_Material to process_
--- start ---

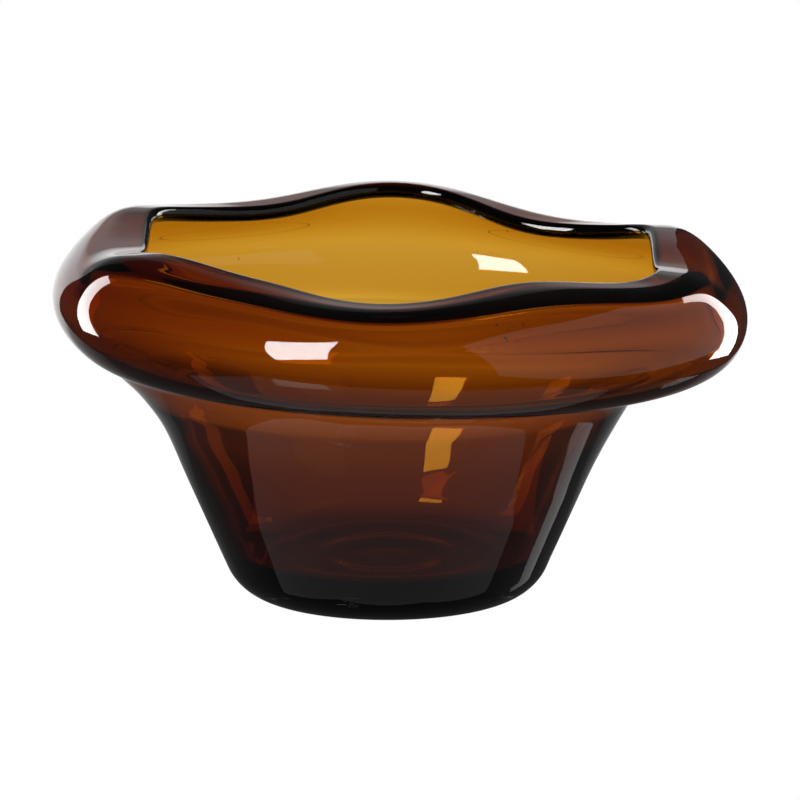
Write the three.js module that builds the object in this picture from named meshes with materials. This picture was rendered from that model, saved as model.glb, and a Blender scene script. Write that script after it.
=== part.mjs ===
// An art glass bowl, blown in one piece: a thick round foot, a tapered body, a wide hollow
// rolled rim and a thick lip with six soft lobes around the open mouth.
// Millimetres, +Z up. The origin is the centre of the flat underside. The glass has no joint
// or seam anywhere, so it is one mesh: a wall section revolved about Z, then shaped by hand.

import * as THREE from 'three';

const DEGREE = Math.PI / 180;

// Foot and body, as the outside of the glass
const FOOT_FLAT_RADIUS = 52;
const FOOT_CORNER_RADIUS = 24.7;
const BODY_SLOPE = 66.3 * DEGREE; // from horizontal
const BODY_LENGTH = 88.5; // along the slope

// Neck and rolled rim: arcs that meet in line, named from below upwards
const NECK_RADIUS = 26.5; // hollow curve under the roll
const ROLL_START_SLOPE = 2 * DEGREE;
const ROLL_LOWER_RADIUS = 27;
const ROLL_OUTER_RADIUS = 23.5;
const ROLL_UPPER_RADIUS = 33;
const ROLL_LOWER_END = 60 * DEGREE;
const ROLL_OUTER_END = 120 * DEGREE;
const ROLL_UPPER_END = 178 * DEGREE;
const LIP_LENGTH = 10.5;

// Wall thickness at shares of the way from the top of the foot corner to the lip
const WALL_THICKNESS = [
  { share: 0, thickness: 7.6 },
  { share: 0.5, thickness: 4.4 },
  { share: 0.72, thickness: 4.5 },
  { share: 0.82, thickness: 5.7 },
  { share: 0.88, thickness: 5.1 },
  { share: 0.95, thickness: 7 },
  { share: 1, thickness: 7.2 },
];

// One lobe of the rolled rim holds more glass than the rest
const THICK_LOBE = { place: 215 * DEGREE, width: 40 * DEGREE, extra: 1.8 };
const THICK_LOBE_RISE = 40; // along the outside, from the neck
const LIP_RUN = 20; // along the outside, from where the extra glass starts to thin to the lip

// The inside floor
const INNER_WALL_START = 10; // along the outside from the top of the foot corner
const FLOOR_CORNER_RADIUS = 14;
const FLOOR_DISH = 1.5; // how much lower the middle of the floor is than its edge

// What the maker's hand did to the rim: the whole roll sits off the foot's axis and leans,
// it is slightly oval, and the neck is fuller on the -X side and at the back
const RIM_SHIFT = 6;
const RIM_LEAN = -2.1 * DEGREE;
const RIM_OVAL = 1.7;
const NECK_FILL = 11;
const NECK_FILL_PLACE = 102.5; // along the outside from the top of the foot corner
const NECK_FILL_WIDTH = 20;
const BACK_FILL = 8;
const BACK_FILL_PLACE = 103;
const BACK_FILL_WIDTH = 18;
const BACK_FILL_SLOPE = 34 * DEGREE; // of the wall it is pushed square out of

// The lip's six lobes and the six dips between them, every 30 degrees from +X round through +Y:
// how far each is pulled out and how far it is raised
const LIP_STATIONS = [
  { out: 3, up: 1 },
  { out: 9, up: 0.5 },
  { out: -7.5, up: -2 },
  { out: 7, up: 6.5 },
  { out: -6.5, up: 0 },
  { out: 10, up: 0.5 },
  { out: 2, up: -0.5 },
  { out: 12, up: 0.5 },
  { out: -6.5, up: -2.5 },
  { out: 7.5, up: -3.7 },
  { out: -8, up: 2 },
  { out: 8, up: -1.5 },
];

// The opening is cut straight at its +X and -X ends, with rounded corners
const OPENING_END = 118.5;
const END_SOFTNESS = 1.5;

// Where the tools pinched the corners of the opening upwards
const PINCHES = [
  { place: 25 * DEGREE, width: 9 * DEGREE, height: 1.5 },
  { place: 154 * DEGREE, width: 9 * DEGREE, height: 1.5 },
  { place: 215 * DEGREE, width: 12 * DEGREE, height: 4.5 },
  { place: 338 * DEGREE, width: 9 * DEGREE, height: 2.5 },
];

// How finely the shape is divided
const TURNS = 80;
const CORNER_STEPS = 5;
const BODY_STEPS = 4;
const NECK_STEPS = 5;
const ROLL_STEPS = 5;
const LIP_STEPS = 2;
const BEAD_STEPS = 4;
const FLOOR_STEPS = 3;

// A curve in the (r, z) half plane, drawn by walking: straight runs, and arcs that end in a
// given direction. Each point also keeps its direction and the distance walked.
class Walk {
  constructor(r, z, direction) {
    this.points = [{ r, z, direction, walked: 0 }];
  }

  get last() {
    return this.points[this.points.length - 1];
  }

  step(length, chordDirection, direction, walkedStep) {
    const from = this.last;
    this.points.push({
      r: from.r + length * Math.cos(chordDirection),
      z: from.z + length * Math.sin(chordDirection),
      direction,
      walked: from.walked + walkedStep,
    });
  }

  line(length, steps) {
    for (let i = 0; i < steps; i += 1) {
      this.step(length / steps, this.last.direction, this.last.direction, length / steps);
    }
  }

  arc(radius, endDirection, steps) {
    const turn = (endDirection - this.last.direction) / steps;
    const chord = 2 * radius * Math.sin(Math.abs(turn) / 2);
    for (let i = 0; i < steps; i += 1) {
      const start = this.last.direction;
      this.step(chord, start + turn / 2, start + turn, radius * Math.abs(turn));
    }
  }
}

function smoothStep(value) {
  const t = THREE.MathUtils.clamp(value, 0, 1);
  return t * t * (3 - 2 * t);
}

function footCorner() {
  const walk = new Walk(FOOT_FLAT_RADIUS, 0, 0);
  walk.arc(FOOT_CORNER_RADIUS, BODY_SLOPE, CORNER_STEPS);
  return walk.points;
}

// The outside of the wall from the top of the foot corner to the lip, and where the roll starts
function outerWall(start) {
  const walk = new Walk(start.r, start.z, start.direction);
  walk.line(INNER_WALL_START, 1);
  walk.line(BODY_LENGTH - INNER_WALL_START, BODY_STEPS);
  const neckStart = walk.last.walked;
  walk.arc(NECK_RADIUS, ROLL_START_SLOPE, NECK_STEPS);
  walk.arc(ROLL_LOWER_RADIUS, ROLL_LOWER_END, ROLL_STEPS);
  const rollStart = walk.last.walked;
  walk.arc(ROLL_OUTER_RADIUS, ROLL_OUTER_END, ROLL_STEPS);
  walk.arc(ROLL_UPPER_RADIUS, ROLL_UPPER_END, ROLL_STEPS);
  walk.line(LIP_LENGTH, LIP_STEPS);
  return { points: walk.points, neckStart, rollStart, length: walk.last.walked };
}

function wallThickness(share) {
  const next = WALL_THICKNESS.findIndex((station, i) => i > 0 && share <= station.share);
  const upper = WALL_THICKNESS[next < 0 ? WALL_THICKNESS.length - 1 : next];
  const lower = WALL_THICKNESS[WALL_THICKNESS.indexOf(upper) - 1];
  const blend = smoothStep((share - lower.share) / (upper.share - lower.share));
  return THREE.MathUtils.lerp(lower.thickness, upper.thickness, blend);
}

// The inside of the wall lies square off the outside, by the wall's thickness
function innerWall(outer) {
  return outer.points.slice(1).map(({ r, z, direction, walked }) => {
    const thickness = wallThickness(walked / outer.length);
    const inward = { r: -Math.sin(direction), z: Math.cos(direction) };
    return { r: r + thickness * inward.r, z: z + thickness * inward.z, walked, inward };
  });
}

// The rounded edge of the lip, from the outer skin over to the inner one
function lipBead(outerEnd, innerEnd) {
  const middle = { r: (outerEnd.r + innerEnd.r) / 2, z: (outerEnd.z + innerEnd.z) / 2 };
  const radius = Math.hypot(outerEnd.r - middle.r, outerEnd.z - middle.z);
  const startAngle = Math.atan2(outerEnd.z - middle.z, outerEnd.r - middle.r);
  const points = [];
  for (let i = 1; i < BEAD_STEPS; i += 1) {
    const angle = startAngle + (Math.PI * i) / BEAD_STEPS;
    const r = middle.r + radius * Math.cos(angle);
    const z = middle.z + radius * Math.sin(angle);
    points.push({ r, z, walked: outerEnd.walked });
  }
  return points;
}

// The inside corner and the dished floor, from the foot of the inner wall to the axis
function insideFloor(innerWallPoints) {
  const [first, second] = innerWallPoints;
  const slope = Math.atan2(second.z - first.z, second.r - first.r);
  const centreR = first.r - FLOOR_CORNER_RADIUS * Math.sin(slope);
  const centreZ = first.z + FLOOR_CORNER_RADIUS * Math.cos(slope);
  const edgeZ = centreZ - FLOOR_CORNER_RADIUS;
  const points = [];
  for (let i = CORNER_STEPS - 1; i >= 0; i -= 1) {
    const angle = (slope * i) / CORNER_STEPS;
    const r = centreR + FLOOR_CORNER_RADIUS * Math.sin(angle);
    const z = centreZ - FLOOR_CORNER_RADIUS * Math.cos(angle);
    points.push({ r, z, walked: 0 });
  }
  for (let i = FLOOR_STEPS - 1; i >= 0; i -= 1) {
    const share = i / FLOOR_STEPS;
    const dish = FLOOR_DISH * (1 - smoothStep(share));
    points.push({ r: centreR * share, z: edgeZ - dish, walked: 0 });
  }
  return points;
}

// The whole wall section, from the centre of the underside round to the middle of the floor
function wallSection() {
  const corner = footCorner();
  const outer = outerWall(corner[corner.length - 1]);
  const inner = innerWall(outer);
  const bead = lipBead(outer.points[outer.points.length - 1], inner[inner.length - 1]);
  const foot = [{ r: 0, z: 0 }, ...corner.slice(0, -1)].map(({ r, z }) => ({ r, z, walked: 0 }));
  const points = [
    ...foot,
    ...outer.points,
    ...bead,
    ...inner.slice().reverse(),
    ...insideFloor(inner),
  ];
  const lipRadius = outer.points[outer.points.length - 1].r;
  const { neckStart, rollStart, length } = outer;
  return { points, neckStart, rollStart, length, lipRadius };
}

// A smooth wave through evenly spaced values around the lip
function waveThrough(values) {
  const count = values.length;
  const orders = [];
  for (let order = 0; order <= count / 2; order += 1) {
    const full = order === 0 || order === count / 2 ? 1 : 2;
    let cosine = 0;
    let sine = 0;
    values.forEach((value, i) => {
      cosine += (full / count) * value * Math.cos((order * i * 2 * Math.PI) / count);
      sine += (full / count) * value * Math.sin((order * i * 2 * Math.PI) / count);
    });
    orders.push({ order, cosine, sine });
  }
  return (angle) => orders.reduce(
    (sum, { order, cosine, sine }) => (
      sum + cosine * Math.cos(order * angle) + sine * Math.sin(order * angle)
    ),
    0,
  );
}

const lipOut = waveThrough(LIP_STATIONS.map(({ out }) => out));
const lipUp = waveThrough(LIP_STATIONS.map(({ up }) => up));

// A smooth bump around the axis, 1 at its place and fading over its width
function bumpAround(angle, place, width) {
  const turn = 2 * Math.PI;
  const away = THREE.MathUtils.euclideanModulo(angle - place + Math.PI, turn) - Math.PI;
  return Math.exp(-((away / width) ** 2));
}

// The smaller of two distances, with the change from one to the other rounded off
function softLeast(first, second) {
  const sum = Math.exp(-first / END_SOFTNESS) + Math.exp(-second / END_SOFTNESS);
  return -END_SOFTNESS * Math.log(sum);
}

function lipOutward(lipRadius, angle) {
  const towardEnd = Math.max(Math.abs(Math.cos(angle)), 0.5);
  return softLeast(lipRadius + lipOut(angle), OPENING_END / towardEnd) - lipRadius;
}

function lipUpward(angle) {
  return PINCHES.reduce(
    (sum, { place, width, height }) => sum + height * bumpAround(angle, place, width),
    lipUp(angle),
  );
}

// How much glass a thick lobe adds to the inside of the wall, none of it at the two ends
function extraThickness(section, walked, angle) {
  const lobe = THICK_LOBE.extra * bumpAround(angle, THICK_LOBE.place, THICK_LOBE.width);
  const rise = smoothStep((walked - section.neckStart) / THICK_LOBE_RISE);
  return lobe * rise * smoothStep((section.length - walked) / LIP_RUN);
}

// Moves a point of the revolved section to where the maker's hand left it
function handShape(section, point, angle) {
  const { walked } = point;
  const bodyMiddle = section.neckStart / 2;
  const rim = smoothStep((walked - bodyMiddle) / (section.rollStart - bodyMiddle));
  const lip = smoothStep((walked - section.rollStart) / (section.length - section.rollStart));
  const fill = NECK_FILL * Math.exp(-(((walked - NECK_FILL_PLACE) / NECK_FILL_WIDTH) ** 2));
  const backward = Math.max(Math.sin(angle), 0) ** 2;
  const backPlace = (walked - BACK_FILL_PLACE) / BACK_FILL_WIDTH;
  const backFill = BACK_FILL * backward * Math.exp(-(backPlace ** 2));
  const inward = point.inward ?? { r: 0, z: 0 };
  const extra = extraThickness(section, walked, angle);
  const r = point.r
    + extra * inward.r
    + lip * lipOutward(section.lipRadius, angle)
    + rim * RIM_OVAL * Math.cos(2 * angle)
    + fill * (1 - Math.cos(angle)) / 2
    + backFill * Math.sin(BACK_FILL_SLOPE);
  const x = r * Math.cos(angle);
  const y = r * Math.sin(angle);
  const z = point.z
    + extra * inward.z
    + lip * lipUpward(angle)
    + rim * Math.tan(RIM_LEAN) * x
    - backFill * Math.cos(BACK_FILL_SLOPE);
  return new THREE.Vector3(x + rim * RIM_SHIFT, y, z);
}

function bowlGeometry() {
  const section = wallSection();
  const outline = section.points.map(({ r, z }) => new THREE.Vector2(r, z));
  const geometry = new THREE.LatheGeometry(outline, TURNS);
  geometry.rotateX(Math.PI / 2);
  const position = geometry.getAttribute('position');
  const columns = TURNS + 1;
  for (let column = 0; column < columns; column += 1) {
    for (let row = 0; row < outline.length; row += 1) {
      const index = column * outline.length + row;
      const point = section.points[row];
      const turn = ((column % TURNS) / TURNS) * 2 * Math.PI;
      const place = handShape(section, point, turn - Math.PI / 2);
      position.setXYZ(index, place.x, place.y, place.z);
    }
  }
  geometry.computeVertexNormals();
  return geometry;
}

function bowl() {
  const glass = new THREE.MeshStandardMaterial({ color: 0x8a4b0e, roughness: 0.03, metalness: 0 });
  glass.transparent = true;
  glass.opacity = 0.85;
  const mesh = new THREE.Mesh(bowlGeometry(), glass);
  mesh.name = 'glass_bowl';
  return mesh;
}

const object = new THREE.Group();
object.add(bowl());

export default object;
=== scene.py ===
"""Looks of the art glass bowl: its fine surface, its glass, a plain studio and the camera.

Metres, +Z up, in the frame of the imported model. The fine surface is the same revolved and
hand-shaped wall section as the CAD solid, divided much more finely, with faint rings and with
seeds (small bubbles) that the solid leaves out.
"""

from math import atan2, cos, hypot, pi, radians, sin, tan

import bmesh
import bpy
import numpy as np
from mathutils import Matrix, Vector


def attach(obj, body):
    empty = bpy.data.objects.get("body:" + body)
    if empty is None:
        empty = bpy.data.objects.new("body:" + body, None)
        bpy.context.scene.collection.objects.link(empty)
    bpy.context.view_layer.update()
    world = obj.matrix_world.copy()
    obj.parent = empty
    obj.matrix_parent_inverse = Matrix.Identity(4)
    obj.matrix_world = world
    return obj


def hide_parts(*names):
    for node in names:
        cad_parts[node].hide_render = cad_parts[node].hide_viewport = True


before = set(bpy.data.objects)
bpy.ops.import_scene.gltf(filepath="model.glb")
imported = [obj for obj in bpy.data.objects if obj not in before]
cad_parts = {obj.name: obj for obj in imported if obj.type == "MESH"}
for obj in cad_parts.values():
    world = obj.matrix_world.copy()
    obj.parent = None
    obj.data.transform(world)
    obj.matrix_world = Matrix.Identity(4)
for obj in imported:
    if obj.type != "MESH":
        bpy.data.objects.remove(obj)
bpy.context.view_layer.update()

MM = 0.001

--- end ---
--- start ---

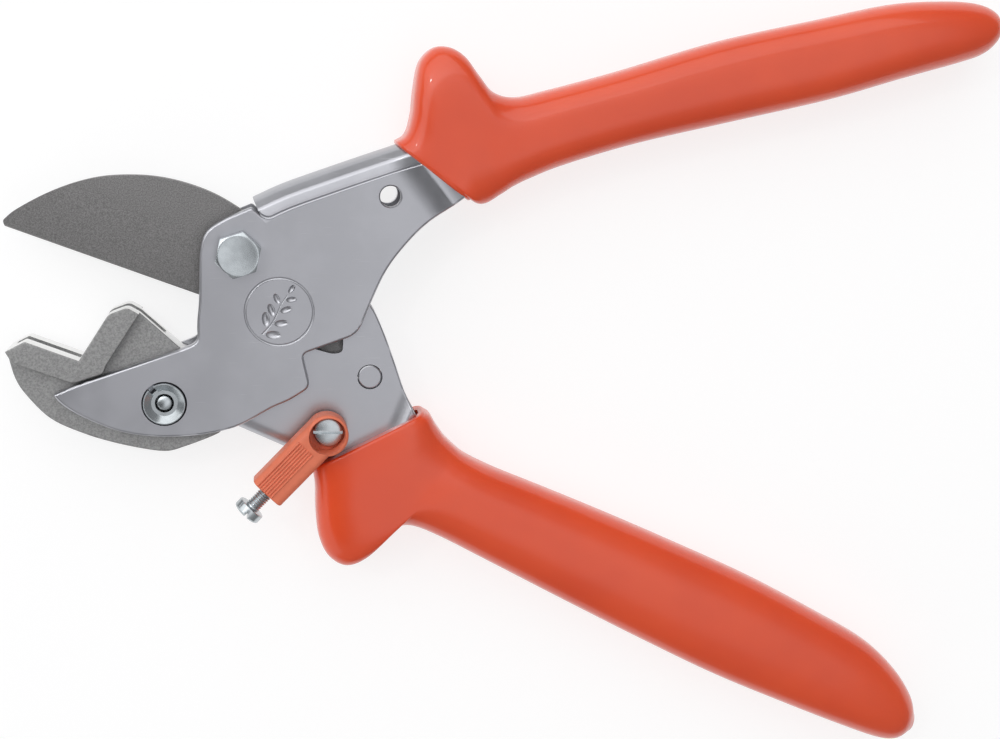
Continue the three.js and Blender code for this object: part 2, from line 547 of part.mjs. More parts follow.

--- end ---
--- start ---

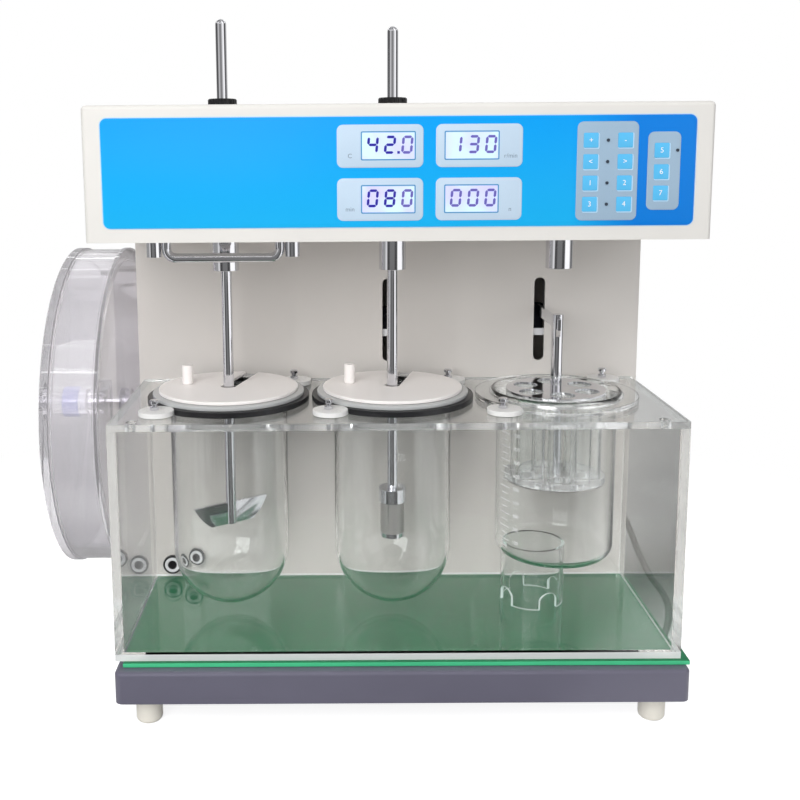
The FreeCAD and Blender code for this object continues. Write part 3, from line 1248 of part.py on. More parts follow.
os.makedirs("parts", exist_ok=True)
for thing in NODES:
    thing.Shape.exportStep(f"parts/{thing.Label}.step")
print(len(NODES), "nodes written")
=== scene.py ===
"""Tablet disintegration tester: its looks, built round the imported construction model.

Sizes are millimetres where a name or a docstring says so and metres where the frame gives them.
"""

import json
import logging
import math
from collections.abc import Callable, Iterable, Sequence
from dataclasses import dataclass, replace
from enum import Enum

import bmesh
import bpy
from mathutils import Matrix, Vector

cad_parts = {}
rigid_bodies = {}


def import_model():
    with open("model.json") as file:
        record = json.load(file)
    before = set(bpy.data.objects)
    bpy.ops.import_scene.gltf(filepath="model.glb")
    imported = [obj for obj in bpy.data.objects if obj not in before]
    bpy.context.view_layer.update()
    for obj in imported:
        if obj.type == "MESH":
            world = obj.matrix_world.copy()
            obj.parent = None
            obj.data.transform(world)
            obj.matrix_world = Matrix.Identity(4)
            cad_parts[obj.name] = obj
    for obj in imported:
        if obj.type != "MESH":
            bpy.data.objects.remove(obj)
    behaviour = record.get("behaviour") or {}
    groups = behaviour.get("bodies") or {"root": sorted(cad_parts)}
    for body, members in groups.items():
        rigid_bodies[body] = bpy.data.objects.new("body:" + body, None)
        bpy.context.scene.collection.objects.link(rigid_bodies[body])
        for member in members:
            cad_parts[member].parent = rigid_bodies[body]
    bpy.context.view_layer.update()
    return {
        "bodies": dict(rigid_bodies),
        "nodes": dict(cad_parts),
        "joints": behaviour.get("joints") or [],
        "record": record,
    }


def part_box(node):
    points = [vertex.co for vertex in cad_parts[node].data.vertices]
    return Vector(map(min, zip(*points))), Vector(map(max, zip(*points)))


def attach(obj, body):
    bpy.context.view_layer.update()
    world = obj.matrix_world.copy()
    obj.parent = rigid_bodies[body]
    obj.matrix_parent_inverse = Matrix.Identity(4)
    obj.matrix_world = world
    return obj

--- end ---

_Goal_
Among the entries above, locate the lines containing "- backFill * Math.cos(BACK_FILL_SLOPE);" and "for node in", and transcribe exactly those two lines and all lines between.

_Response_
    - backFill * Math.cos(BACK_FILL_SLOPE);
  return new THREE.Vector3(x + rim * RIM_SHIFT, y, z);
}

function bowlGeometry() {
  const section = wallSection();
  const outline = section.points.map(({ r, z }) => new THREE.Vector2(r, z));
  const geometry = new THREE.LatheGeometry(outline, TURNS);
  geometry.rotateX(Math.PI / 2);
  const position = geometry.getAttribute('position');
  const columns = TURNS + 1;
  for (let column = 0; column < columns; column += 1) {
    for (let row = 0; row < outline.length; row += 1) {
      const index = column * outline.length + row;
      const point = section.points[row];
      const turn = ((column % TURNS) / TURNS) * 2 * Math.PI;
      const place = handShape(section, point, turn - Math.PI / 2);
      position.setXYZ(index, place.x, place.y, place.z);
    }
  }
  geometry.computeVertexNormals();
  return geometry;
}

function bowl() {
  const glass = new THREE.MeshStandardMaterial({ color: 0x8a4b0e, roughness: 0.03, metalness: 0 });
  glass.transparent = true;
  glass.opacity = 0.85;
  const mesh = new THREE.Mesh(bowlGeometry(), glass);
  mesh.name = 'glass_bowl';
  return mesh;
}

const object = new THREE.Group();
object.add(bowl());

export default object;
=== scene.py ===
"""Looks of the art glass bowl: its fine surface, its glass, a plain studio and the camera.

Metres, +Z up, in the frame of the imported model. The fine surface is the same revolved and
hand-shaped wall section as the CAD solid, divided much more finely, with faint rings and with
seeds (small bubbles) that the solid leaves out.
"""

from math import atan2, cos, hypot, pi, radians, sin, tan

import bmesh
import bpy
import numpy as np
from mathutils import Matrix, Vector


def attach(obj, body):
    empty = bpy.data.objects.get("body:" + body)
    if empty is None:
        empty = bpy.data.objects.new("body:" + body, None)
        bpy.context.scene.collection.objects.link(empty)
    bpy.context.view_layer.update()
    world = obj.matrix_world.copy()
    obj.parent = empty
    obj.matrix_parent_inverse = Matrix.Identity(4)
    obj.matrix_world = world
    return obj


def hide_parts(*names):
    for node in names:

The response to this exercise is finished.